▼

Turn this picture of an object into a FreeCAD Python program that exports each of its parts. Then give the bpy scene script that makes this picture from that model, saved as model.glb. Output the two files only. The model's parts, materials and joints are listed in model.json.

▲
▼

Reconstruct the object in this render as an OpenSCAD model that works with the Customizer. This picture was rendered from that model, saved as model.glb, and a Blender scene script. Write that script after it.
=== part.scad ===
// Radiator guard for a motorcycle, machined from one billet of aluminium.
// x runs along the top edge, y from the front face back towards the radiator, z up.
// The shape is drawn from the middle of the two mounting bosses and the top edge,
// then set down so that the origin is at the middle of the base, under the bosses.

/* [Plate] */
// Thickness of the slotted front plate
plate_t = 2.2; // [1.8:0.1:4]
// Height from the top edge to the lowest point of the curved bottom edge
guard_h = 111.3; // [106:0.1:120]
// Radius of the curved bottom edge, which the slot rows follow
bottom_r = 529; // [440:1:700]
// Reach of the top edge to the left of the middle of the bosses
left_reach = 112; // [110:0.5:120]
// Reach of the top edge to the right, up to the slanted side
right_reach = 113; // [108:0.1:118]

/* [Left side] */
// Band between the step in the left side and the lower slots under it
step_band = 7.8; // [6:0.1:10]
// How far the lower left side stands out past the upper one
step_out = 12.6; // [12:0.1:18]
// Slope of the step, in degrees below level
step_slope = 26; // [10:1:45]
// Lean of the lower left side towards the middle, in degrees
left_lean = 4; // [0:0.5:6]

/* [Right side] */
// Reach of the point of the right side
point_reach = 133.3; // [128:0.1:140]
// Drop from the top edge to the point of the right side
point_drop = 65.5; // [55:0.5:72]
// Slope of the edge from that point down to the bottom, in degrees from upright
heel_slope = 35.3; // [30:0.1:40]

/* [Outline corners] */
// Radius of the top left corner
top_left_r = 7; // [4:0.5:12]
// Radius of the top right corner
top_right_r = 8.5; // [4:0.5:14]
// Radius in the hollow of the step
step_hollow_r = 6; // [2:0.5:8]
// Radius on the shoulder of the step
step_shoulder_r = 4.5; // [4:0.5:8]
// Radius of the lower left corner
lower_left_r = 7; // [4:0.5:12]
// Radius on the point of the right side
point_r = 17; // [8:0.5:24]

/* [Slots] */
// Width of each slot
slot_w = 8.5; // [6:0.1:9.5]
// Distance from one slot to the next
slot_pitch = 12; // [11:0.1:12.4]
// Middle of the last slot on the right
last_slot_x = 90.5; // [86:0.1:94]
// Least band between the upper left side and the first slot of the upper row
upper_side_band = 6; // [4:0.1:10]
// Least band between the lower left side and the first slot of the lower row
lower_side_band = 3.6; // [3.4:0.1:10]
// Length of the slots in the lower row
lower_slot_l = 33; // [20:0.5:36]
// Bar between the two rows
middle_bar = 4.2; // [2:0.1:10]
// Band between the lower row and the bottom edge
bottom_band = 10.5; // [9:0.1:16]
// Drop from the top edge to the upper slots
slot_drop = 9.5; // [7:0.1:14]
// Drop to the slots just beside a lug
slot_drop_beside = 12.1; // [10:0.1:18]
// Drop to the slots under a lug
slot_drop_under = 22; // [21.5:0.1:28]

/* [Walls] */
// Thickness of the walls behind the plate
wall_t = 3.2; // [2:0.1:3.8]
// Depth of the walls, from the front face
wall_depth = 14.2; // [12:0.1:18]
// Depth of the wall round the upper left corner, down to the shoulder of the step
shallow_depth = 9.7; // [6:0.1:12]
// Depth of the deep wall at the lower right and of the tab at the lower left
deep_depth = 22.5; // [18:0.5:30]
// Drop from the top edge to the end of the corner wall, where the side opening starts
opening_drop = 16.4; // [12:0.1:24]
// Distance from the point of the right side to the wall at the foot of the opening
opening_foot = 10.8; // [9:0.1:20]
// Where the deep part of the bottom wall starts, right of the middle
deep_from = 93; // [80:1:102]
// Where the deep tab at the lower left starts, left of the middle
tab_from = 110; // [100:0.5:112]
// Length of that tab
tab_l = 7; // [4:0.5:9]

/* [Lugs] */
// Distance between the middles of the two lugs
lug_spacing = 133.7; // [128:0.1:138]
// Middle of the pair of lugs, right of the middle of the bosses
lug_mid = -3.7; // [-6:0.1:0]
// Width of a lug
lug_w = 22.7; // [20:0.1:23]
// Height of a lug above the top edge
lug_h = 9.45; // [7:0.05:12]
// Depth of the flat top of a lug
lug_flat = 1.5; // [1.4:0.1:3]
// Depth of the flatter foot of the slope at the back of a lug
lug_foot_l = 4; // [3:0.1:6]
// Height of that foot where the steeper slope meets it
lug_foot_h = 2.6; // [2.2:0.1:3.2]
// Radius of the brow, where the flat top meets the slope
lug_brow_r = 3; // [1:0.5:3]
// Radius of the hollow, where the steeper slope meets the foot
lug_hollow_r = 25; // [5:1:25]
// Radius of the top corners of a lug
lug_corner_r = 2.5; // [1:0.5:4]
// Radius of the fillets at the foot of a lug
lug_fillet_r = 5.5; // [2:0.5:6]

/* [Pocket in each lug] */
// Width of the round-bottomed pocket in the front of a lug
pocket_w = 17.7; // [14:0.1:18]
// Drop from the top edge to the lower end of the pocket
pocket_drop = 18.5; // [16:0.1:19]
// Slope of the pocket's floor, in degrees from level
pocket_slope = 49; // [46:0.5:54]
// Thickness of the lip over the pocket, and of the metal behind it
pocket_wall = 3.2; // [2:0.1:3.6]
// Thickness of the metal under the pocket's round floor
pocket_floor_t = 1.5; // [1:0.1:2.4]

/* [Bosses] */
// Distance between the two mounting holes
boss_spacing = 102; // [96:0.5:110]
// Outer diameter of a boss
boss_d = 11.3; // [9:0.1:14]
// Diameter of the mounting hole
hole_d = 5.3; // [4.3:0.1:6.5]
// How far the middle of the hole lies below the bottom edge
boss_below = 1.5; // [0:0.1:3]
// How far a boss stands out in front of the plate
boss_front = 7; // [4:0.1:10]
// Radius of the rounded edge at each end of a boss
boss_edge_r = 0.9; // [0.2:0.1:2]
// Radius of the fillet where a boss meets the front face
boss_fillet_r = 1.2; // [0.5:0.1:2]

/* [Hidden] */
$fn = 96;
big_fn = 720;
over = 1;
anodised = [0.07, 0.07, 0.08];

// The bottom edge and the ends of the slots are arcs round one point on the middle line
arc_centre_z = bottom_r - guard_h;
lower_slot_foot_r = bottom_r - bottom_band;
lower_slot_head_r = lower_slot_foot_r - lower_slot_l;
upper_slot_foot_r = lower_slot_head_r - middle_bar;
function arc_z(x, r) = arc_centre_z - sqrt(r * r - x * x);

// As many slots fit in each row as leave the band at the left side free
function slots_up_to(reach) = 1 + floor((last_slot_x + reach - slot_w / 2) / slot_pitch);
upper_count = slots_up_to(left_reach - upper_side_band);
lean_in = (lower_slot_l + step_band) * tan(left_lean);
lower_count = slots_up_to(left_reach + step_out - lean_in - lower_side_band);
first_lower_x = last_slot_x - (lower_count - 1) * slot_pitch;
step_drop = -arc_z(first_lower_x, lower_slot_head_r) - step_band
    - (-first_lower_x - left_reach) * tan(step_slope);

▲

TASK ▸ Of the lines in the data, how many contain the word "object"? Provide the number and nothing further.

SOLUTION FOR THIS TASK ▸ 2